2. The EPS power cabinet according to claim 1, characterized in that: a rotating shaft (441) is arranged at the eccentric position of the cam (44) along the axial direction, and the end part of the energy storage spring (45) is hinged to the end part of the rotating shaft (441) extending outwards.

3. The EPS power cabinet according to claim 1, characterized in that: three position nodes of an outer node (c), a critical point (b) and an inner node (a) are sequentially arranged from outside to inside along a sliding track of the inverter box (2) in the accommodating cavity (11); setting the hinged position of the energy storage spring (45) on the cam (44) as the orientation of the cam (44); the cam (44) faces the energy storage spring (45) when the inverter box (2) moves to the outer node (c), and faces away from the energy storage spring (45) when the inverter box (2) moves to the critical point (b); when the inverter box (2) moves to the inner node (a), the wiring terminal (111) and the wire outlet terminal (21) are connected with each other; the inverter box (2) moves from an outer node (c) to an inner node (a), and the rotation angle of the cam (44) is less than 360 degrees.

4. The EPS power cabinet according to claim 1, characterized in that: three position nodes of an outer node (c), a critical point (b) and an inner node (a) are sequentially arranged from outside to inside along a sliding track of the inverter box (2) in the accommodating cavity (11); setting the hinged position of the energy storage spring (45) on the cam (44) as the orientation of the cam (44); the cam (44) faces away from the energy storage spring (45) when the inverter box (2) moves to the outer node (c), and faces towards the energy storage spring (45) when the inverter box (2) moves to the critical point (b); when the inverter box (2) moves to the inner node (a), the wiring terminal (111) and the wire outlet terminal (21) are connected with each other; the inverter box (2) moves from an outer node (c) to an inner node (a), and the rotation angle of the cam (44) is less than 360 degrees.

5. The EPS power cabinet according to claim 1, characterized in that: an eccentric block (46) is hinged to one side of the cam (44) in the cabinet body (1), and the side wall of the eccentric block (46) can be mutually abutted with the side wall of the cam (44); a bidirectional torsion spring (461) or two opposite torsion springs for limiting the rotation of the eccentric block (46) are arranged in the cabinet body (1).

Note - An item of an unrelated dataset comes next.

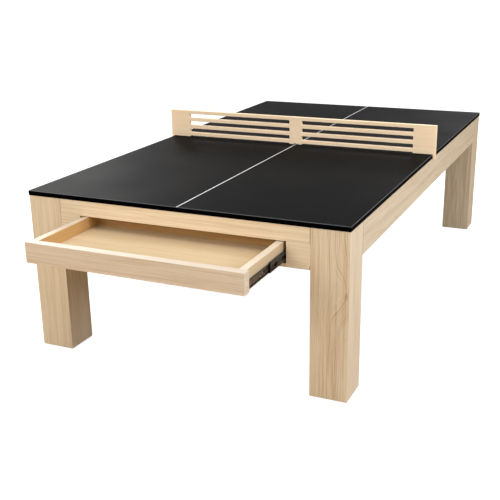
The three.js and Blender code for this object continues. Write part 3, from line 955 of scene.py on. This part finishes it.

6. The EPS power cabinet according to claim 1, characterized in that: the contact pin (22) is connected to the inverter box (2) in a sliding manner; one end of the contact pin (22) far away from the triggering device (32) penetrates through the inverter box (2), and a limit rod (221) extending along the radial direction is rotatably connected to the end part; the front end of the inverter box (2) is provided with a U-shaped block (24) which can be rotationally embedded by a limiting rod (221) at one side of the contact pin (22).